== What is being asked ==
Tally each line where the word "code" occurs, then give only the total.

== Material for the task ==
..............................
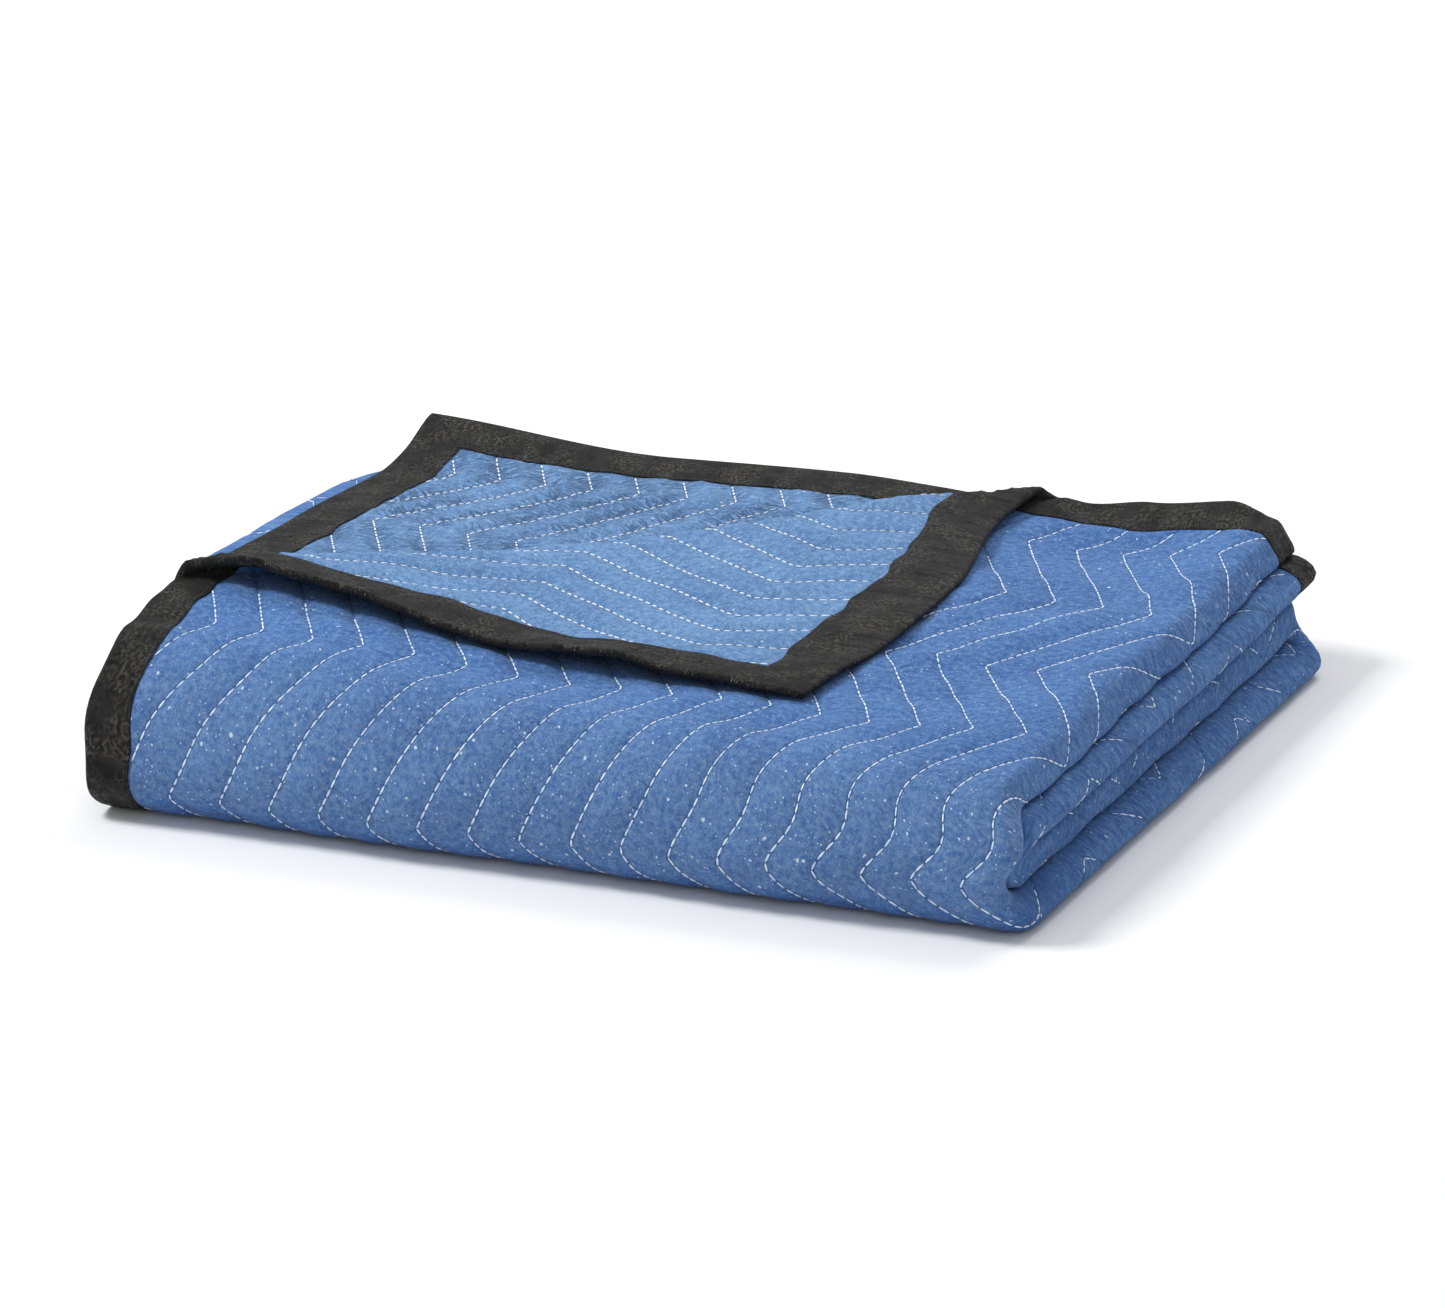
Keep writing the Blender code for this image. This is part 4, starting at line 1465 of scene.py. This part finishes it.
..............................
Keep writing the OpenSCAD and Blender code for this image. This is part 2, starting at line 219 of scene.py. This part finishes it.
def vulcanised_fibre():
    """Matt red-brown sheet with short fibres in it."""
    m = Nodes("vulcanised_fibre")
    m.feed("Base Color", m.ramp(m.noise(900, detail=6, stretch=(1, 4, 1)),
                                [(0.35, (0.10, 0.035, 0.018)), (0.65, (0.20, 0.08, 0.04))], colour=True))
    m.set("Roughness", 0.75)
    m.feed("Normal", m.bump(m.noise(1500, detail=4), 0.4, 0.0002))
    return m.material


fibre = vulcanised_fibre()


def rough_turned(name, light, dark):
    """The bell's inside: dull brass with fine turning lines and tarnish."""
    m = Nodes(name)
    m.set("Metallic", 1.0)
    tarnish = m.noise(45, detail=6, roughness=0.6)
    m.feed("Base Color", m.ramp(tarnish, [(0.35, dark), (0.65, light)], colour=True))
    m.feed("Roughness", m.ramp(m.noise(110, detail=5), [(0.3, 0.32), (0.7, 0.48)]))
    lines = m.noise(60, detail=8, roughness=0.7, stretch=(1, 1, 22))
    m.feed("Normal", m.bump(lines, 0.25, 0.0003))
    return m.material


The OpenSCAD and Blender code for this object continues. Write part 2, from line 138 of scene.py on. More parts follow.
..............................
== Answer in full ==
3